Le Calendrier Pirelli de 1971 a été réalisé par le photographe Francis Giacobetti et a marqué une rupture par rapport aux années précédentes. Cette photo nostalgique d'octobre a été prise dans une grande maison de l'époque victorienne près de Montego Bay en Jamaïque.
Un photographe, de nombreux talents
En plus de nombreux mannequins, Giacobetti a également photographié des célébrités. Une célèbre séquence de Jane Birkin et Serge Gainsbourg jouant la violente querelle d'un couple est apparue dans Lui en 1974. Une autre image marquante de 1975 montrait Grace Jones tirant sa langue incroyablement rouge, mettant en évidence l'utilisation de filtres par Giacobetti pour obtenir des contrastes de couleurs spectaculaires. Il a également photographié l'affiche désormais emblématique du film érotique culte Emmanuelle de 1974, mettant en scène l'actrice Sylvia Kristel assise seins nus dans un fauteuil en osier, ainsi que la réalisation de la première de ses nombreuses suites et la production d'Emmanuelle 4.

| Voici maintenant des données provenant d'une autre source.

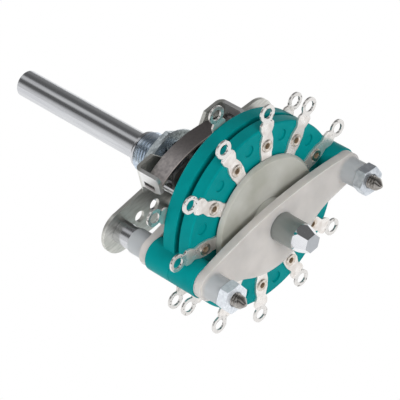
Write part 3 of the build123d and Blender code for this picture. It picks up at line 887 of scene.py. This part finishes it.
# %% Camera
TARGET = Vector((7.3, 12.25, 4.7)) * MM
AZIMUTH, ELEVATION, ROLL = math.radians(143.87), math.radians(42.98), math.radians(-13.4)
DISTANCE = 502.4 * MM
SENSOR, LENS = 36.0, 214.9
level = math.cos(ELEVATION)
level_right = Vector((math.cos(AZIMUTH), math.sin(AZIMUTH), 0))
back = Vector((math.sin(AZIMUTH) * level, -math.cos(AZIMUTH) * level, math.sin(ELEVATION)))
level_up = back.cross(level_right)
right = math.cos(ROLL) * level_right + math.sin(ROLL) * level_up
up = back.cross(right)
turned = Matrix((right, up, back)).transposed().to_4x4()
bpy.ops.object.camera_add()
camera = bpy.context.object
camera.data.sensor_width = SENSOR
camera.data.lens = LENS
camera.data.clip_start, camera.data.clip_end = 0.01, 10
camera.matrix_world = Matrix.Translation(TARGET + DISTANCE * back) @ turned
bpy.context.scene.camera = camera

# %% [markdown]
# Each sky is a ramp of greys over one part of the direction: over the height for the soft one,
# and from side to side for the one with strips. A ramp is born with two marks, so the first two
# stops of a list take those, and the rest are added.

# %% Sky
SOFT_SKY = [(0.0, 0.34), (0.80, 0.55), (0.3, 0.40)]
MIRRORED_SKY = [(-1.0, 0.42), (1.0, 1.0), (-0.80, 0.30), (-0.62, 0.20), (-0.47, 0.13),
                (-0.22, 0.13), (-0.08, 0.62), (0.18, 0.66), (0.32, 0.12), (0.58, 0.12),
                (0.70, 0.70), (0.82, 0.95)]
world = bpy.data.worlds.new("studio sky")
bpy.context.scene.world = world
world.use_nodes = True
sky, sky_link = world.node_tree.nodes, world.node_tree.links.new
sky.clear()
direction = sky.new("ShaderNodeTexCoord")
parts = sky.new("ShaderNodeSeparateXYZ")
sky_link(direction.outputs["Generated"], parts.inputs["Vector"])


def sky_ramp(stops, along, low):
    """A background of (position, grey) stops over one part of the direction, from low to 1."""
    spread = sky.new("ShaderNodeMapRange")
    spread.inputs["From Min"].default_value = low
    ramp = sky.new("ShaderNodeValToRGB")
    marks = ramp.color_ramp.elements
    for number, (position, grey) in enumerate(stops):
        mark = marks[number] if number < 2 else marks.new(1.0)
        mark.position = (position - low) / (1 - low)
        mark.color = (grey, grey, grey, 1)
    sky_link(parts.outputs[along], spread.inputs["Value"])
    sky_link(spread.outputs["Result"], ramp.inputs["Fac"])
    light = sky.new("ShaderNodeBackground")
    sky_link(ramp.outputs["Color"], light.inputs["Color"])
    return light


soft_sky = sky_ramp(SOFT_SKY, "Z", 0.0)
mirrored_sky = sky_ramp(MIRRORED_SKY, "X", -1.0)
white = sky.new("ShaderNodeBackground")
white.inputs["Color"].default_value = (1, 1, 1, 1)
seen = sky.new("ShaderNodeLightPath")
in_metal = sky.new("ShaderNodeMixShader")
in_camera = sky.new("ShaderNodeMixShader")
sky_out = sky.new("ShaderNodeOutputWorld")
sky_link(seen.outputs["Is Glossy Ray"], in_metal.inputs["Fac"])
sky_link(soft_sky.outputs["Background"], in_metal.inputs[1])
sky_link(mirrored_sky.outputs["Background"], in_metal.inputs[2])
sky_link(seen.outputs["Is Camera Ray"], in_camera.inputs["Fac"])
sky_link(in_metal.outputs["Shader"], in_camera.inputs[1])
sky_link(white.outputs["Background"], in_camera.inputs[2])
sky_link(in_camera.outputs["Shader"], sky_out.inputs["Surface"])

# %% [markdown]
# The table is white to the camera and in reflections, and keeps soft shadows for the light that
# bounces. From below it is clear, so that the underside of the switch can be looked at.

# %% Table
TABLE_DROP = 90 * MM
TABLE_SIZE = 4
bpy.ops.mesh.primitive_plane_add(size=TABLE_SIZE, location=(0, 0, -TABLE_DROP))
table = bpy.context.object
table.name = "table"
table_top = bpy.data.materials.new("white table")
table_top.use_nodes = True
tree, link = table_top.node_tree.nodes, table_top.node_tree.links.new
tree.clear()
matt = tree.new("ShaderNodeBsdfDiffuse")
matt.inputs["Color"].default_value = (0.8, 0.8, 0.8, 1)
glow = tree.new("ShaderNodeEmission")
glow.inputs["Color"].default_value = (1, 1, 1, 1)
rays = tree.new("ShaderNodeLightPath")
either = tree.new("ShaderNodeMath")
either.operation = "MAXIMUM"
any_of = tree.new("ShaderNodeMath")
any_of.operation = "MAXIMUM"
from_above = tree.new("ShaderNodeMixShader")
under = tree.new("ShaderNodeNewGeometry")
clear = tree.new("ShaderNodeBsdfTransparent")
from_both = tree.new("ShaderNodeMixShader")
out = tree.new("ShaderNodeOutputMaterial")
link(rays.outputs["Is Camera Ray"], either.inputs[0])
link(rays.outputs["Is Glossy Ray"], either.inputs[1])
link(either.outputs["Value"], any_of.inputs[0])
link(rays.outputs["Is Transmission Ray"], any_of.inputs[1])
link(any_of.outputs["Value"], from_above.inputs["Fac"])
link(matt.outputs["BSDF"], from_above.inputs[1])
link(glow.outputs["Emission"], from_above.inputs[2])
link(under.outputs["Backfacing"], from_both.inputs["Fac"])
link(from_above.outputs["Shader"], from_both.inputs[1])
link(clear.outputs["BSDF"], from_both.inputs[2])
link(from_both.outputs["Shader"], out.inputs["Surface"])
table.data.materials.append(table_top)

# %% [markdown]
# Two soft lamps give the shapes their light and dark sides. Reflections don't see them.


# %% Lamps
def softbox(name, place, size, power):
    """A square area lamp that faces the switch."""
    bpy.ops.object.light_add(type="AREA", location=place)
    lamp = bpy.context.object
    lamp.name = name
    lamp.data.shape = "SQUARE"
    lamp.data.size = size
    lamp.data.energy = power
    lamp.visible_glossy = False
    lamp.rotation_euler = (TARGET - Vector(place)).to_track_quat("-Z", "Y").to_euler()


softbox("key softbox", place=(0.10, 0.85, 0.42), size=0.45, power=4.6)
softbox("side softbox", place=(0.65, -0.05, 0.20), size=0.40, power=2.0)
bpy.context.scene.view_settings.view_transform = "Standard"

Giacobetti s'est ensuite détourné de l'imagerie érotique pour photographier des personnalités telles qu'Andy Warhol, Yehudi Menuhin, le Dalaï Lama et Fidel Castro. Il a notamment produit une collection de 200 portraits de son ami artiste Francis Bacon. L'une de ses séries les plus audacieuses, également des années 1980, intitulée ‘Zebras, Irises, Hymn', jouait avec des faisceaux de lumière sur le corps d'un modèle pour suggérer des rayures de zèbres. Elle a donné lieu à une longue collaboration sur les campagnes pour la ligne Pleats Please d'Issey Miyake. Ses représentations de danseurs dans des positions dynamiques portant les vêtements distinctifs du créateur semblent très éloignées de son travail pour Pirelli. Mais dans leur amour de la forme, de la ligne et du contour, on peut voir qu'elles appartiennent au style unique du photographe. Une fois de plus, le calendrier Pirelli a été une source d'inspiration et de nouveauté pour l'un des hommes les plus doués de notre époque.
Le modèle Kate Howard est apparu à de nombreuses reprises dans le Calendrier Pirelli 1971, réalisé en Jamaïque par le photographe français Francis Giacobetti, et ce principalement en mer comme dans cette photo de décembre.